You've asked an excellent question!
Basically, there are two sources for shell stock for aquaculture. The wild and hatcheries. Quite obviously, hatchery rearing shell stock or gathering juveniles in the wild and raising them to adult sizes for grafting are cultural events. Natural pearls originate or form after the fact in either scenario. The question arises whether there was human intervention "by any means".
Even something simple as relaying is considered a means. In my operation, I am acutely aware of this dilemma. I work within both wild stocks and relayed grow-out areas and maintain their distinctions. To culture pearls, you need donors. If any are rejected for whatever reason, they are sent back to the reef, BUT within a segregated area so that if any pearls were to spontaneously or reactively create pearls, they cannot be deemed natural. Even if the major portion of mussels on that reef are natural.

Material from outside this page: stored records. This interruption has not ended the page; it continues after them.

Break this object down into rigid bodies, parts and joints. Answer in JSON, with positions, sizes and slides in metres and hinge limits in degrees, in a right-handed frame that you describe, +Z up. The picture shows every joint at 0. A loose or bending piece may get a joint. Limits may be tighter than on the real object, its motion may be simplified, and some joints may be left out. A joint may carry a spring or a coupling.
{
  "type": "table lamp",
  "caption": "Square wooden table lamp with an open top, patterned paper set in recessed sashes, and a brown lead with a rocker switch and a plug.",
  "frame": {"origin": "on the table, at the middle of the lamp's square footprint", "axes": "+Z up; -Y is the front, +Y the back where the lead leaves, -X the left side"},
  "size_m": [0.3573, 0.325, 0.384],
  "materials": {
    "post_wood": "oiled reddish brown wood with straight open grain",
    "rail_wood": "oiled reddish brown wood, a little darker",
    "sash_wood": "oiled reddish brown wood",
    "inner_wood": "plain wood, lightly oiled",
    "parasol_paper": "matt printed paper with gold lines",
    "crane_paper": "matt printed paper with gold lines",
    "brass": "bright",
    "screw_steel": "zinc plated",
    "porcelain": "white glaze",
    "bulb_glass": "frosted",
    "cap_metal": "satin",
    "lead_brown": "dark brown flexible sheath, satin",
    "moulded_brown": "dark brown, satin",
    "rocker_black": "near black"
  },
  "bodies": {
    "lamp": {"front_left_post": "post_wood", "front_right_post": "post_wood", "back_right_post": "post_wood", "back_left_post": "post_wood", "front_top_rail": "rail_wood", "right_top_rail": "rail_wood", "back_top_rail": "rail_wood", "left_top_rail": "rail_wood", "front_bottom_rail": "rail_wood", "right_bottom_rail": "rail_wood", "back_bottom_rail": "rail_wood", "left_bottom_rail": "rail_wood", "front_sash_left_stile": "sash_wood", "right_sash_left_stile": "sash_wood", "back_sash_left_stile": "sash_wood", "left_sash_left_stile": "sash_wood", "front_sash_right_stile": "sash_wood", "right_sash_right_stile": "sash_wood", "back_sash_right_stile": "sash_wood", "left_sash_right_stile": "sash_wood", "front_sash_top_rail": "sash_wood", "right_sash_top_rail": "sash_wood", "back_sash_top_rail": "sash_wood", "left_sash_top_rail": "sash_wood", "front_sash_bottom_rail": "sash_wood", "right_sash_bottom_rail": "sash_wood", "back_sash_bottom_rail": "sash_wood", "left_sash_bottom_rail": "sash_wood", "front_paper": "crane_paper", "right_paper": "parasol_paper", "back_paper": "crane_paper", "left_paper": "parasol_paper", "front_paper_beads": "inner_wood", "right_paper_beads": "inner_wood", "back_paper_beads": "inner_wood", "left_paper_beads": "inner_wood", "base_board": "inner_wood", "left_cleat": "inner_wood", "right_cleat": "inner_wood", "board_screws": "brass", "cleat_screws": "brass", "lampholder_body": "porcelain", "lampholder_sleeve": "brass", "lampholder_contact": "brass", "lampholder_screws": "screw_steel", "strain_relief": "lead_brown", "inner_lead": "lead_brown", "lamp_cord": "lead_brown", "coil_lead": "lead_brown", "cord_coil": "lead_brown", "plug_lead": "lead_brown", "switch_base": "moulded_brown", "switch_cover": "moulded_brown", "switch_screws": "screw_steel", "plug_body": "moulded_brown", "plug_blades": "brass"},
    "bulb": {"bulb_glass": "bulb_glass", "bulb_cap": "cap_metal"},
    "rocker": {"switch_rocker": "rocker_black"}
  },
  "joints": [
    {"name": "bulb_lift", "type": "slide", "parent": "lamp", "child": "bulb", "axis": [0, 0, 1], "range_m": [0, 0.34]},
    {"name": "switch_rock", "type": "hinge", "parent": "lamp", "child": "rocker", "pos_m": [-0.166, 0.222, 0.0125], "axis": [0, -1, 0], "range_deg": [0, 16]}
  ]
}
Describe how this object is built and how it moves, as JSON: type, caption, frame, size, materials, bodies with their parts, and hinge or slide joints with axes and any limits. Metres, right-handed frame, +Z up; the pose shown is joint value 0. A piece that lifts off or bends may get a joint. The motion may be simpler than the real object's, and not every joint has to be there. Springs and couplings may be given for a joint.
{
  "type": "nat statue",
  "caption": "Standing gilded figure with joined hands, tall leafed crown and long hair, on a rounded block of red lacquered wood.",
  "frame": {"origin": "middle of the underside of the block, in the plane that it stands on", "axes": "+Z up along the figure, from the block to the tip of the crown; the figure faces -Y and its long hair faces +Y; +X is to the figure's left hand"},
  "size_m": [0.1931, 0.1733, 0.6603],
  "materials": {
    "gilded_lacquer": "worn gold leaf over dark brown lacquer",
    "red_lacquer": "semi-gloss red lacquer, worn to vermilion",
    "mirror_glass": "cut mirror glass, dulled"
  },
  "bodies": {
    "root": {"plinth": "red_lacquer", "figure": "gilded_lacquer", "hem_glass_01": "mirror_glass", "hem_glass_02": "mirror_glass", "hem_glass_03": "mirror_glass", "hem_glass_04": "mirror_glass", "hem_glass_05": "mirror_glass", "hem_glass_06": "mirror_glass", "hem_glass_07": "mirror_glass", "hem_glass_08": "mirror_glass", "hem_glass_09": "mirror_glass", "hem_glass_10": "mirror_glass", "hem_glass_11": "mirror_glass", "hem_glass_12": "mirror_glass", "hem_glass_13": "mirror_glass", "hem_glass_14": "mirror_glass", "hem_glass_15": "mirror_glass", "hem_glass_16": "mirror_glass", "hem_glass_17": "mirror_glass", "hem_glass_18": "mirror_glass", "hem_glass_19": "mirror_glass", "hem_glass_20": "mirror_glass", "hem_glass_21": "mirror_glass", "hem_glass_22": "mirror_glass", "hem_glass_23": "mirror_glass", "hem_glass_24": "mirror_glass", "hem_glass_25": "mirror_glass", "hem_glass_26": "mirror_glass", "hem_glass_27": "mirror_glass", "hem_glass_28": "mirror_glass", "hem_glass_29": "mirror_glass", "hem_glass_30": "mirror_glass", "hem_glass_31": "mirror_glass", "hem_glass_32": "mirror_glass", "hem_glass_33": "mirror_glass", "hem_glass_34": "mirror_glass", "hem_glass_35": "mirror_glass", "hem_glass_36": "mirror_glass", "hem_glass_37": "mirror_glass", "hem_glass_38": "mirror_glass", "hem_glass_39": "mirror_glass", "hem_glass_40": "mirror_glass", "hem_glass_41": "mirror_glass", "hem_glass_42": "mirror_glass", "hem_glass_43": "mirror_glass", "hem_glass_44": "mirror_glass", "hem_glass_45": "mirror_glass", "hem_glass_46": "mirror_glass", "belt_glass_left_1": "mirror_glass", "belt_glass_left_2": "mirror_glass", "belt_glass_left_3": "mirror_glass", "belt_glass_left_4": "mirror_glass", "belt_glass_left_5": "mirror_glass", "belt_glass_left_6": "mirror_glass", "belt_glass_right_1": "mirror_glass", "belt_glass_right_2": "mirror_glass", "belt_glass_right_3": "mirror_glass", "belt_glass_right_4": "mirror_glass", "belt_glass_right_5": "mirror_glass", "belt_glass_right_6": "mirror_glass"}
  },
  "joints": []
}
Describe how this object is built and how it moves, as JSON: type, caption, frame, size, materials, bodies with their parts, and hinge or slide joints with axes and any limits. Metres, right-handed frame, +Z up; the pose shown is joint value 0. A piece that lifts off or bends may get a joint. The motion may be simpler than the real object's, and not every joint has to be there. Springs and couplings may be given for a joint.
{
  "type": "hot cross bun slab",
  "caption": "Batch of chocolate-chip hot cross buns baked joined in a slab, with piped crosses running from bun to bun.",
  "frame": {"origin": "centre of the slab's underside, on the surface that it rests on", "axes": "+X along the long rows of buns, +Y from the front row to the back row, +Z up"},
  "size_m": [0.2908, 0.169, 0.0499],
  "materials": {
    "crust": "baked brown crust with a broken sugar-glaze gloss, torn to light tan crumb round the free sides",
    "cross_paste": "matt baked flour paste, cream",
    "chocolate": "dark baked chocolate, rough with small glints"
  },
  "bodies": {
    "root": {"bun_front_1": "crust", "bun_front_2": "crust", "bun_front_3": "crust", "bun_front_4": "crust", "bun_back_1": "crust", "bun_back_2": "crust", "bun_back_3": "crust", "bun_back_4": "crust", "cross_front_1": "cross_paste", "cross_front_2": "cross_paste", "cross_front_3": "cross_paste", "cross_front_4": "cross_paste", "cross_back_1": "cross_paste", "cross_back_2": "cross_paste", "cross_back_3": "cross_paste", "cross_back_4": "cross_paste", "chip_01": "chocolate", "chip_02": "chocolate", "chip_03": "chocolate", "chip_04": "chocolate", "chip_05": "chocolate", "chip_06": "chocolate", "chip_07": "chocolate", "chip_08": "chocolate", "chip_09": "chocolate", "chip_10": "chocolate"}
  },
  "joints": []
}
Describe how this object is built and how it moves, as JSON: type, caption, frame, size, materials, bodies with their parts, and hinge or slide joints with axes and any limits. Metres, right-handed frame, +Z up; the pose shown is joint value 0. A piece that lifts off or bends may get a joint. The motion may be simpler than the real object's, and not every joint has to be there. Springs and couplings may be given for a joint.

The same can be said about grafted pearls, after all they are returned to the reef too, but tagged as cultured.
Although the ocean has numerous ways of damaging shell stocks, whether by logs cast ashore, tumbling stones or parasitical infestations, those are natural events. That is why when I or others tread in my work sites, it's absolutely necessary to tread lightly and/or harvest with extreme caution, as not to disturb, crack or infect adjacent wild mussels.
This is why you rarely, if ever see farmers dealing in natural pearls, even knowing full well they occurred spontaneously. Keshi pearls are not natural, because grafted tissue did not adhere or indirectly adhered to the nucleus, yet became biomineralized all the same.
Natural pearls can only be classified as such, if they are harvested from wild specimens in otherwise previously undisturbed beds. Very often, after surveying a reef, I rarely (if ever) return there during the natural life cycle of the species.
If or whenever my cultured operations becomes viable, I will not claim any natural pearls occur there. Not necessarily because it's true, but because of the perception of it.